I'm trying to write a just-in-time compiler and I have a piece of code that just doesn't want to work. My platform is x86-64 ubuntu.
I have the following code written in yasm:
bits 64
mov rdx, 1
mov rcx, 'A'
mov rbx, 1
mov rax, 4
int 0x80
ret
So if I understand correctly this should write A
to stdout. Now I compile this code with
yasm -f bin test.yasm
This resulted in the following machine code:
0x48 0xc7 0xc2 0x01 0x00 0x00 0x00 0x48 0xc7 0xc1 0x41 0x00
0x00 0x00 0x48 0xc7 0xc3 0x01 0x00 0x00 0x00 0x48 0xc7 0xc0
0x04 0x00 0x00 0x00 0xcd 0x80 0xc3
and then I read the resulting code in C++ and call it:
void *memory = allocate_executable_memory(sizeof(code));
emit_code_into_memory(sizeof(code), code, memory);
JittedFunc func = reinterpret_cast<JittedFunc>(memory);
func();
I think that the C++ part is fine since I've already tried it with simple arithmetic operations and it worked well.
So anyway there is no segmentation fault, the code seems to be executed but nothing happens, there's nothing in stdout.
Any advice?
//EDIT: full C++ code:
#include <stdio.h>
#include <string.h>
#include <sstream>
#include <iostream>
#include <iomanip>
#include <sys/mman.h>
void* allocate_executable_memory(size_t size) {
void *ptr = mmap(
0,
size,
PROT_READ | PROT_WRITE | PROT_EXEC,
MAP_PRIVATE | MAP_ANONYMOUS,
-1,
0
);
if (ptr == (void*)(-1)) {
perror("mmap");
return nullptr;
}
return ptr;
};
void emit_code_into_memory(size_t code_length, uint8_t *code, void *memory) {
memcpy(reinterpret_cast<uint8_t*>(memory), code, code_length);
};
typedef void (*JittedFunc)();
int main(int argc, char* argv[]) {
/* Use like this:
bin/jit 0xb8 0x11 0x00 0x00 0x00 0xc3
*/
if (argc <= 1) {
return 1;
}
uint8_t code[argc-1];
for (int i = 1; i < argc; i++) {
code[i-1] = std::stoul(argv[i], nullptr, 16);
}
void *memory = allocate_executable_memory(sizeof(code));
emit_code_into_memory(sizeof(code), code, memory);
JittedFunc func = reinterpret_cast<JittedFunc>(memory);
func();
return 0;
};
The write syscall expects a pointer to the thing to write, not an immediate.

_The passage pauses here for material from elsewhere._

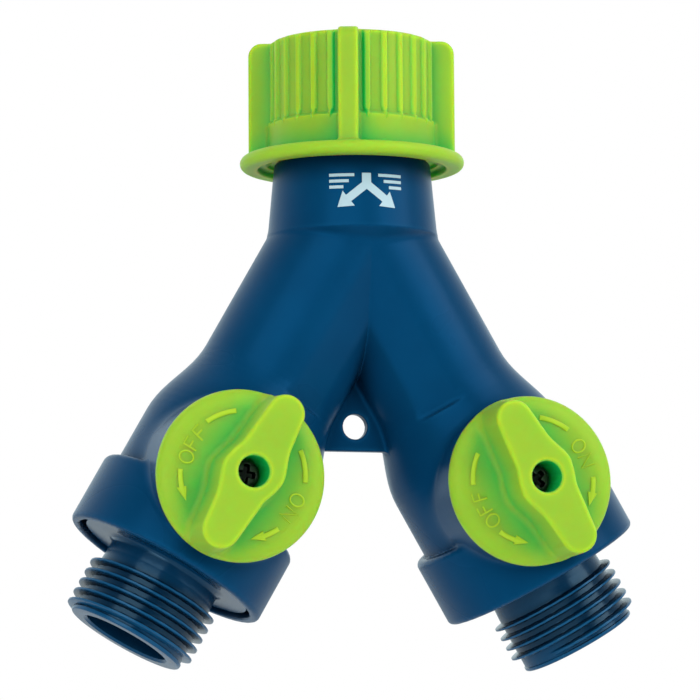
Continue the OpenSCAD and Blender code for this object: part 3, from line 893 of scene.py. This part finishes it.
def dress(pieces):
    """Gives each new piece its own material or its slot's, and each CAD node shown its slot's."""
    for piece in pieces:
        piece.data.materials.clear()
        kind = next((word for word in OWN_MATERIAL if word in piece.name), piece["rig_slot"])
        piece.data.materials.append(MATERIALS[kind])
    slots = {s["node"]: s["material_slot"] for s in frame["record"]["subparts"]}
    for node, cad in frame["nodes"].items():
        if not cad.hide_render:
            if not cad.material_slots:
                cad.data.materials.append(None)
            for entry in cad.material_slots:
                entry.material = MATERIALS[slots[node]]


# ---------- camera, lights and floor ----------

CAMERA_AT = Vector((-0.2222, -0.7663, -0.1452))
CAMERA_TURNS = 16.124, 6.764, -0.4      # yaw, pitch and roll in degrees
CAMERA_LENS = 207.9
CENTRE = (0, 0, -0.05)
FLOOR_LEVEL = -0.2
FLOOR_HALF = 3.0
WORLD_FRONT = 0.18      # how much the surroundings light the object from in front and from behind
WORLD_BACK = 1.0
WORLD_TINT = (0.84, 1.0, 1.05)


def set_camera():
    """Camera a little below the valves and to the left, looking slightly up."""
    yaw, pitch, roll = (math.radians(turn) for turn in CAMERA_TURNS)
    level = math.cos(pitch)
    ahead = Vector((math.sin(yaw) * level, math.cos(yaw) * level, math.sin(pitch)))
    right = Vector((math.cos(yaw), -math.sin(yaw), 0))
    up = right.cross(ahead)
    right, up = (right * math.cos(roll) + up * math.sin(roll),
                 up * math.cos(roll) - right * math.sin(roll))
    camera = bpy.data.objects.new("camera", bpy.data.cameras.new("camera"))
    camera.data.lens = CAMERA_LENS
    camera.data.sensor_width = 36
    camera.data.clip_start = 0.01
    facing = Matrix((right, up, -ahead)).transposed().to_4x4()
    camera.matrix_world = Matrix.Translation(CAMERA_AT) @ facing
    bpy.context.scene.collection.objects.link(camera)
    bpy.context.scene.camera = camera


def area_light(name, at, size, power):
    """Rectangular lamp aimed at the middle of the object."""
    light = bpy.data.lights.new(name, "AREA")
    light.shape = "RECTANGLE"
    light.size, light.size_y = size
    light.energy = power
    lamp = bpy.data.objects.new(name, light)
    lamp.location = at
    lamp.rotation_euler = (Vector(CENTRE) - Vector(at)).to_track_quat("-Z", "Y").to_euler()
    bpy.context.scene.collection.objects.link(lamp)


def studio_world():
    """White surroundings whose light, slightly blue, comes mostly from behind and the sides."""
    world = bpy.data.worlds.new("studio")
    bpy.context.scene.world = world
    world.use_nodes = True
    tree = world.node_tree
    direction = add_node(tree, "ShaderNodeTexCoord").outputs["Generated"]
    parts = add_node(tree, "ShaderNodeSeparateXYZ", Vector=direction)
    behind = ramp(tree, parts.outputs["Y"], WORLD_FRONT, WORLD_BACK, -0.35, 0.65)
    dimmed = colour_mix(tree, behind, (0, 0, 0), WORLD_TINT)
    seen = add_node(tree, "ShaderNodeLightPath").outputs["Is Camera Ray"]
    light = colour_mix(tree, seen, dimmed, (1, 1, 1))
    tree.links.new(light, tree.nodes["Background"].inputs["Color"])


def set_stage():
    """Soft studio light and a plain pale floor."""
    studio_world()
    area_light("key", (0.62, -0.62, 0.42), (0.8, 0.8), 7.2)
    area_light("fill", (-0.45, -0.80, 0.35), (0.8, 0.8), 5.0)
    area_light("low fill", (-0.50, -0.55, -0.14), (0.5, 0.1), 1.0)
    mesh = bpy.data.meshes.new("floor")
    corners = (-1, -1), (1, -1), (1, 1), (-1, 1)
    mesh.from_pydata([(x * FLOOR_HALF, y * FLOOR_HALF, FLOOR_LEVEL) for x, y in corners],
                     [], [(0, 1, 2, 3)])
    floor = new_object("floor", mesh)
    pale = bpy.data.materials.new("pale_floor")
    pale.use_nodes = True
    shader = pale.node_tree.nodes["Principled BSDF"]
    shader.inputs["Base Color"].default_value = (0.85, 0.85, 0.85, 1)
    shader.inputs["Roughness"].default_value = 0.8
    mesh.materials.append(pale)
    bpy.context.scene.view_settings.view_transform = "Standard"


set_camera()
made = [make_body(), make_print(), *make_nut()]
for side_name, side_sign in SIDES.items():
    made += [make_outlet(side_name, side_sign), make_knob(side_name, side_sign),
             make_screw(side_name, side_sign), make_marks(side_name, side_sign)]
dress(made)
set_stage()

Also, 64 bit uses syscall
instruction with a different calling convention. This is important for pointers which would otherwise be truncated to 32 bits. Furthermore, also the function numbers are different, so your code actually invokes the stat
syscall as can be seen using strace
:
stat(NULL, NULL) = -1 EFAULT (Bad address)

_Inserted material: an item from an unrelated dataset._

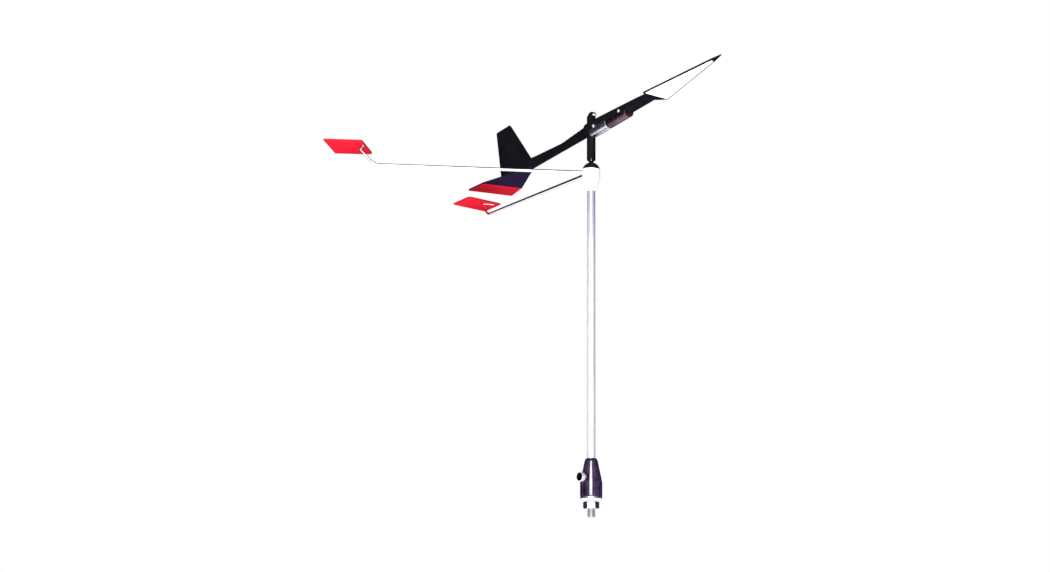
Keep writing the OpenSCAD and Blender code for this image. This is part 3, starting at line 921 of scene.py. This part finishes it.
VANE_HEADING = -38
TUBE_R = 3.23
TUBE_BORE_R = 2.0
WINDOW_R = 0.95
WINDOW_AZIMUTH = -26
EYE_Y = 1.95
EYE_H = 2.1
BOOM_HALF = 3.6
BOOM_NOSE = 93
BOOM_TAIL = -106
WEIGHT_R = 4.0
WEIGHT_Z = 0.2
WEIGHT_BACK = 4.2
WEIGHT_SPLIT = 30
WEIGHT_FRONT = 60
WEIGHT_SCREWS = (10.7, 51)
WEIGHT_SCREW_Z = 2.9
ARROW_BACK = 99
ARROW_TURN = 175.9
ARROW_NOSE = 187.4
ARROW_HALF = 9.5
ARROW_TURN_HALF = 1.8
ARROW_BANK = 6
ARROW_CLIMB = 1
TAIL_R = 192.6
TAIL_W = 40
STRIP_FRONT = 165.8


def on_vane(shell):
    """From the vane's own axes, +X towards its nose and +Y to its port side, to the row's."""
    return turned(shell, VANE_HEADING)


def side_slab(outline, half, ease):
    """A plate that stands along the vane, over an outline of (forward, up)."""
    return moved(slab(outline, -half, half, ease), rotation(90, "X"))


def cross_hole(r, y, z, steps):
    """A bar through the tube at the height z, y off its axis, in line with the tube's windows."""
    place = rotation(WINDOW_AZIMUTH, "Z") @ shift(0, y, z) @ LIE_ALONG_X
    return on_vane(moved(bar(r, -2 * TUBE_R, 2 * TUBE_R, 0, steps), place))


def tube():
    """A tube with a closed, tapered foot round the needle's guide."""
    low, high = span("bearing_tube")
    boom_z = span("boom")[0].z
    taper, mouth_r = 1.7, 1.2
    floor = low.z + taper + 1.6
    profile = [(mouth_r, low.z), (mouth_r + 0.5, low.z), (TUBE_R, low.z + taper), (TUBE_R, high.z),
               (TUBE_BORE_R, high.z), (TUBE_BORE_R, floor), (mouth_r, floor)]
    outline = rounded(profile, [0.05, 0.15, 0.5, 0.05, 0, 0, 0])
    windows = [cross_hole(WINDOW_R, 0, z, 32) for z in (low.z + taper - 0.1, boom_z - 1.4)]
    solid("bearing_tube_piece", on_vane(revolve(outline, 80, closed=True)),
          "vane", "vane_black", "bearing_tube", cut=windows)


def tube_cap():
    """A low dome with an upright lug, which has an eye and a small hole."""
    low, high = span("tube_cap")
    dome_h, lug_t = 2.2, 1.4
    arc = [math.radians(a) for a in range(0, 90, 6)]
    dome = [(0, low.z)]
    dome += [(TUBE_R * math.cos(a), low.z + dome_h * math.sin(a)) for a in arc]
    dome.append((0, low.z + dome_h))
    side = rounded([(0.15 - TUBE_R, 0), (TUBE_R - 0.1, 0), (EYE_Y + 1.75, EYE_H),
                    (EYE_Y + 1.3, EYE_H + 1.75), (0.2, high.z - low.z), (-1.9, EYE_H + 1.1)],
                   [0, 0, 1.2, 0.9, 0.9, 1.8])
    place = rotation(WINDOW_AZIMUTH, "Z") @ shift(0, 0, low.z) @ rotation(90, "Z") @ rotation(90, "X")
    lug = moved(slab(side, -lug_t / 2, lug_t / 2, 0.4, 4), place)
    holes = [cross_hole(r, y, low.z + z, 40) for r, y, z in ((1.25, EYE_Y, EYE_H), (0.45, -0.1, 1.3))]
    solid("tube_cap_piece", on_vane(revolve(dome, 64)), "vane", "vane_black", "tube_cap",
          add=[on_vane(lug)], cut=holes)


def along(table, u):
    """The value at u, on straight lines between the table's (u, value) points."""
    for (a, x), (b, y) in zip(table, table[1:]):
        if u <= b:
            return x + (y - x) * (u - a) / (b - a)
    return table[-1][1]


def eased(table, u, reach):
    """The value at u, with the table's bends rounded over reach, except near the boom's ends."""
    if not BOOM_TAIL + 2 < u < BOOM_NOSE - 2:
        return along(table, u)
    return sum(along(table, u + d) for d in (-reach, 0, reach)) / 3


def weight_bar(back, front, ease):
    """A round bar in the boom's groove, from back to front."""
    place = shift(0, 0, span("boom")[0].z + WEIGHT_Z) @ LIE_ALONG_X
    return on_vane(moved(bar(WEIGHT_R, back, front, ease, 56), place))


def boom():
    base = span("boom")[0].z
    edge = [(BOOM_TAIL, 1.4), (-60, 1.7), (-9, 2.2), (-4, 4.2), (4, 4.2), (9, BOOM_HALF),
            (BOOM_NOSE, BOOM_HALF)]
    top = [(BOOM_TAIL, 8.8), (-98, 8.2), (-48, 5.6), (-6, 7.4), (9, 8.2), (47, 6.6), (80, 5.1),
           (BOOM_NOSE, 4.13)]
    # Besides even steps, there are rings at each bend and close to the sharper ones
    places = sorted({float(u) for u in range(BOOM_TAIL + 1, BOOM_NOSE, 3)}
                    | {float(u) for u, _ in edge + top}
                    | {-49.5, -46.5, -10.5, -7.5, -2.5, 2.5, 6.0, 8.0, 10.0})
    rings = []
    for u in places:
        w = eased(edge, u, 1.2)
        h = eased(top, u, 2)
        crown = min(1.1, w * 0.62)
        foot = min(0.45, w * 0.3)
        outline = rounded([(-w, 0), (w, 0), (w, h), (-w, h)], [foot, foot, crown, crown], steps=5)
        rings.append([(u, p.x, base + p.y) for p in outline])
    shaft = bar(TUBE_R, base - 1, base + 20, 0, 64)
    solid("boom_piece", on_vane(loft(rings)), "vane", "vane_black", "boom",
          cut=[on_vane(shaft), weight_bar(WEIGHT_BACK, WEIGHT_FRONT, 0)], sharp=30)


def weights():
    solid("counterweight_piece", weight_bar(WEIGHT_BACK, WEIGHT_SPLIT, 0.25),
          "vane", "weight_steel", "counterweight")
    solid("trim_weight_piece", weight_bar(WEIGHT_SPLIT, WEIGHT_FRONT, 0.5),
          "vane", "weight_bronze", "trim_weight")


def weight_screws():
    base = span("boom")[0].z
    profile = [(0, 0), (0.7, 0), (0.7, 3.55), (1.2, 3.6), (1.15, 3.85), (0.95, 4.05), (0.6, 4.18), (0, 4.2)]
    screw = revolve(profile, 36)
    screws = [moved(screw, shift(u, 0, base + WEIGHT_SCREW_Z) @ rotation(90, "X")) for u in WEIGHT_SCREWS]
    solid("weight_screws_piece", on_vane(joined(*screws)), "vane", "screw_steel", "weight_screws")


def on_arrow(shell):
    """Tilts a shell about the middle of the boom's front end: banked to port, climbing to its tip."""
    pivot = shift(BOOM_NOSE, 0, span("boom")[0].z)
    tilt = rotation(-ARROW_CLIMB, "Y") @ rotation(-ARROW_BANK, "X")
    return on_vane(moved(shell, pivot @ tilt @ shift(-BOOM_NOSE, 0, 0)))


def arrow():
    thick, film_t = 0.9, 0.25
    root = BOOM_NOSE + 0.1
    outline = rounded([(root, -BOOM_HALF), (ARROW_BACK, -ARROW_HALF), (ARROW_TURN, -ARROW_TURN_HALF),
                       (ARROW_NOSE, 0), (ARROW_TURN, ARROW_TURN_HALF), (ARROW_BACK, ARROW_HALF),
                       (root, BOOM_HALF)], [0.3, 0.5, 2, 0.06, 2, 0.5, 0.3])
    solid("arrowhead_piece", on_arrow(slab(outline, 0, thick, 0.06)), "vane", "vane_black", "arrowhead")
    border = 1.0
    start = ARROW_BACK + 1.2
    half, turn_half = ARROW_HALF - border, ARROW_TURN_HALF - border
    panel = rounded([(start, -half), (ARROW_TURN, -turn_half), (ARROW_TURN, turn_half), (start, half)],
                    [0.6, 0.6, 0.6, 0.6])
    solid("arrow_panel_piece", on_arrow(slab(panel, -film_t, 0, 0.06, 2)),
          "vane", "white_film", "arrow_panel")


def fin():
    low, high = span("tail_plate")
    base, plate = low.z, high.z - low.z
    top = span("tail_fin")[1].z - base
    outline = rounded([(-166.4, base + plate), (BOOM_TAIL, base + plate), (BOOM_TAIL, base + 8.8),
                       (-108.6, base + 9.2), (-149.4, base + top - 2.6), (-152.4, base + top - 0.4),
                       (-179.5, base + top)], [0.2, 0, 0, 1.0, 1.5, 1.5, 1.0])
    solid("tail_fin_piece", on_vane(side_slab(outline, 0.6, 0.35)), "vane", "vane_black", "tail_fin")


def tail_outline(stations, inset=0):
    """The tail plate's outline through stations behind the pivot. It widens less from its strip on."""
    half = TAIL_W / 2
    widths = [(-BOOM_TAIL, 1.4), (STRIP_FRONT, half - 2.5), (TAIL_R, half)]
    sides = [(r, along(widths, r) - inset) for r in stations]
    return [(-r, -w) for r, w in reversed(sides)] + [(-r, w) for r, w in sides]


def tail():
    low, high = span("tail_plate")
    outline = rounded(tail_outline([-BOOM_TAIL, STRIP_FRONT, TAIL_R]), [1.2, 0.6, 0, 0, 0.6, 1.2])
    solid("tail_plate_piece", on_vane(slab(outline, low.z, high.z, 0.3)),
          "vane", "tail_violet", "tail_plate")
    film_low, film_high = span("tail_reflector")
    strip = rounded(tail_outline([STRIP_FRONT + 0.3, TAIL_R - 0.4], 0.4), [0.8, 0.3, 0.3, 0.8])
    solid("tail_reflector_piece", on_vane(slab(strip, film_low.z, film_high.z, 0.06, 2)),
          "vane", "red_film", "tail_reflector")


def hidden_pieces():
    """Small inner pieces keep their CAD shape."""
    slots = {s["node"]: s["material_slot"] for s in frame["record"]["subparts"]}
    for name in ("wave_washer", "pivot_needle", "jewel_holder", "pivot_jewel", "lower_guide"):
        node = frame["nodes"][name]
        node.data.materials.clear()
        node.data.materials.append(MATERIALS[slots[name]])
        add_to_lights(node, slots[name])


bpy.context.scene.view_settings.view_transform = "Standard"
add_camera()
add_world()
add_floor()
add_lights()
stud()
nut()
plug()
socket()
clamp_screw()
rod()
hub()
hub_cap()
for side in ("port", "starboard"):
    collar(side)
    arm(side)
    tab(side)
tube()
tube_cap()
boom()
weights()
weight_screws()
arrow()
fin()
tail()
hidden_pieces()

You should try the following code instead:
push 'A'
mov rdi, 1 ; stdout
mov rsi, rsp ; buf
mov rdx, 1 ; count
mov rax, 1 ; sys_write
syscall
pop rdi ; cleanup
ret
This uses the stack to store the letter to print. The cleanup could use any caller-saved scratch register, or could be rewritten as add rsp, 8
. The return value from the system call is in eax
.
The 32 bit version could look like:
push ebx ; callee-saved
push 'A'
mov ebx, 1 ; stdout
mov ecx, esp ; buf
mov edx, 1 ; count
mov eax, 4 ; sys_write
int 0x80
pop edi ; cleanup buf
pop ebx ; restore ebx
ret
Notice that ebx
has to be preserved according to calling convention.